Given task
Print the listing below in its entirety, character for character.
_____
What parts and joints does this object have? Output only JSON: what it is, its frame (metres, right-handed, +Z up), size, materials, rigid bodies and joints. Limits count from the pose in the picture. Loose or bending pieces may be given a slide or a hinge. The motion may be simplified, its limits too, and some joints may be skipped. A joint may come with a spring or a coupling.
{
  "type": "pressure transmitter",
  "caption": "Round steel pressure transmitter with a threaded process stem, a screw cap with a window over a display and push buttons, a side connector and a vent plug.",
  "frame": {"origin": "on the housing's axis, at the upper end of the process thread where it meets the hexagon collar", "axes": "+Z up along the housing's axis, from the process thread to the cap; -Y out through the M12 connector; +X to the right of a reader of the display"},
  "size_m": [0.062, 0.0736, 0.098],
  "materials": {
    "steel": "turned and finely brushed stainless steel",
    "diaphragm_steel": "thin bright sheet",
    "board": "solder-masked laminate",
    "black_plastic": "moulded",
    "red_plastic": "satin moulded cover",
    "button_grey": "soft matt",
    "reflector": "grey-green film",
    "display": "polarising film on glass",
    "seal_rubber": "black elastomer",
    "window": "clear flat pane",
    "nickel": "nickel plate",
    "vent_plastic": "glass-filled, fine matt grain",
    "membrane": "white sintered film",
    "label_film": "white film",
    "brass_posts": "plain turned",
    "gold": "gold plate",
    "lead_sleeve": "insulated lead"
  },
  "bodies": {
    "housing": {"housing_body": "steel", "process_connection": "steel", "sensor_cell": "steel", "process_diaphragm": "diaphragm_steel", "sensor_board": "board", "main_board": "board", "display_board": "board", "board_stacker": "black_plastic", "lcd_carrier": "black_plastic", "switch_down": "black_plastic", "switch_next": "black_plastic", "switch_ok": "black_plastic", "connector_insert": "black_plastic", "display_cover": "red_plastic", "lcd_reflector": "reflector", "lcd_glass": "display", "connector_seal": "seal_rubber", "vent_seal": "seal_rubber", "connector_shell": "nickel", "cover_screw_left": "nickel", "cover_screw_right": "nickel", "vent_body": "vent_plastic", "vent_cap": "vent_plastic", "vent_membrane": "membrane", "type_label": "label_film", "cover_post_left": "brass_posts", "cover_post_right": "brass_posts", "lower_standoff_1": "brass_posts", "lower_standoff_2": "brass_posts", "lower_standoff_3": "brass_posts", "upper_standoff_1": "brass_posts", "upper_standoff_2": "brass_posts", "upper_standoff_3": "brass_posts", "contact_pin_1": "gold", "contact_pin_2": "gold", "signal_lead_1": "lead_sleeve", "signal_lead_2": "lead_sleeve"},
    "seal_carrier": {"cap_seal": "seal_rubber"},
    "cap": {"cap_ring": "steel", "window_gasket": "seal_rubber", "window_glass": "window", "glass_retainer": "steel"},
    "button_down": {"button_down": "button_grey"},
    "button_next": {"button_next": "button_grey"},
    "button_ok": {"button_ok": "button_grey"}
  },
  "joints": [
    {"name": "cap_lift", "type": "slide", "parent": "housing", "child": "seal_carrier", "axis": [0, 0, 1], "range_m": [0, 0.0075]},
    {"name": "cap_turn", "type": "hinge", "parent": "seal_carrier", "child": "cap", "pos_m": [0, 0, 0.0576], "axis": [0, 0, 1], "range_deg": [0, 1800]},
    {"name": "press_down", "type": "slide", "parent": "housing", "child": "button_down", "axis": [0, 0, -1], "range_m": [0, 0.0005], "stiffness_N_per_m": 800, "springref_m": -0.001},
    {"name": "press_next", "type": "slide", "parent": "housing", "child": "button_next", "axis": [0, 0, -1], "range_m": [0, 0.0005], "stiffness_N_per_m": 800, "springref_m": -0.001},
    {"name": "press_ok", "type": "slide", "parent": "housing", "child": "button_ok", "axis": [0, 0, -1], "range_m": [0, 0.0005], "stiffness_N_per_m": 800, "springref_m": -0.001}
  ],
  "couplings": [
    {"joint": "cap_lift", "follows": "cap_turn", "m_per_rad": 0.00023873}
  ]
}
_____
Response for this exercise
What parts and joints does this object have? Output only JSON: what it is, its frame (metres, right-handed, +Z up), size, materials, rigid bodies and joints. Limits count from the pose in the picture. Loose or bending pieces may be given a slide or a hinge. The motion may be simplified, its limits too, and some joints may be skipped. A joint may come with a spring or a coupling.
{
  "type": "pressure transmitter",
  "caption": "Round steel pressure transmitter with a threaded process stem, a screw cap with a window over a display and push buttons, a side connector and a vent plug.",
  "frame": {"origin": "on the housing's axis, at the upper end of the process thread where it meets the hexagon collar", "axes": "+Z up along the housing's axis, from the process thread to the cap; -Y out through the M12 connector; +X to the right of a reader of the display"},
  "size_m": [0.062, 0.0736, 0.098],
  "materials": {
    "steel": "turned and finely brushed stainless steel",
    "diaphragm_steel": "thin bright sheet",
    "board": "solder-masked laminate",
    "black_plastic": "moulded",
    "red_plastic": "satin moulded cover",
    "button_grey": "soft matt",
    "reflector": "grey-green film",
    "display": "polarising film on glass",
    "seal_rubber": "black elastomer",
    "window": "clear flat pane",
    "nickel": "nickel plate",
    "vent_plastic": "glass-filled, fine matt grain",
    "membrane": "white sintered film",
    "label_film": "white film",
    "brass_posts": "plain turned",
    "gold": "gold plate",
    "lead_sleeve": "insulated lead"
  },
  "bodies": {
    "housing": {"housing_body": "steel", "process_connection": "steel", "sensor_cell": "steel", "process_diaphragm": "diaphragm_steel", "sensor_board": "board", "main_board": "board", "display_board": "board", "board_stacker": "black_plastic", "lcd_carrier": "black_plastic", "switch_down": "black_plastic", "switch_next": "black_plastic", "switch_ok": "black_plastic", "connector_insert": "black_plastic", "display_cover": "red_plastic", "lcd_reflector": "reflector", "lcd_glass": "display", "connector_seal": "seal_rubber", "vent_seal": "seal_rubber", "connector_shell": "nickel", "cover_screw_left": "nickel", "cover_screw_right": "nickel", "vent_body": "vent_plastic", "vent_cap": "vent_plastic", "vent_membrane": "membrane", "type_label": "label_film", "cover_post_left": "brass_posts", "cover_post_right": "brass_posts", "lower_standoff_1": "brass_posts", "lower_standoff_2": "brass_posts", "lower_standoff_3": "brass_posts", "upper_standoff_1": "brass_posts", "upper_standoff_2": "brass_posts", "upper_standoff_3": "brass_posts", "contact_pin_1": "gold", "contact_pin_2": "gold", "signal_lead_1": "lead_sleeve", "signal_lead_2": "lead_sleeve"},
    "seal_carrier": {"cap_seal": "seal_rubber"},
    "cap": {"cap_ring": "steel", "window_gasket": "seal_rubber", "window_glass": "window", "glass_retainer": "steel"},
    "button_down": {"button_down": "button_grey"},
    "button_next": {"button_next": "button_grey"},
    "button_ok": {"button_ok": "button_grey"}
  },
  "joints": [
    {"name": "cap_lift", "type": "slide", "parent": "housing", "child": "seal_carrier", "axis": [0, 0, 1], "range_m": [0, 0.0075]},
    {"name": "cap_turn", "type": "hinge", "parent": "seal_carrier", "child": "cap", "pos_m": [0, 0, 0.0576], "axis": [0, 0, 1], "range_deg": [0, 1800]},
    {"name": "press_down", "type": "slide", "parent": "housing", "child": "button_down", "axis": [0, 0, -1], "range_m": [0, 0.0005], "stiffness_N_per_m": 800, "springref_m": -0.001},
    {"name": "press_next", "type": "slide", "parent": "housing", "child": "button_next", "axis": [0, 0, -1], "range_m": [0, 0.0005], "stiffness_N_per_m": 800, "springref_m": -0.001},
    {"name": "press_ok", "type": "slide", "parent": "housing", "child": "button_ok", "axis": [0, 0, -1], "range_m": [0, 0.0005], "stiffness_N_per_m": 800, "springref_m": -0.001}
  ],
  "couplings": [
    {"joint": "cap_lift", "follows": "cap_turn", "m_per_rad": 0.00023873}
  ]
}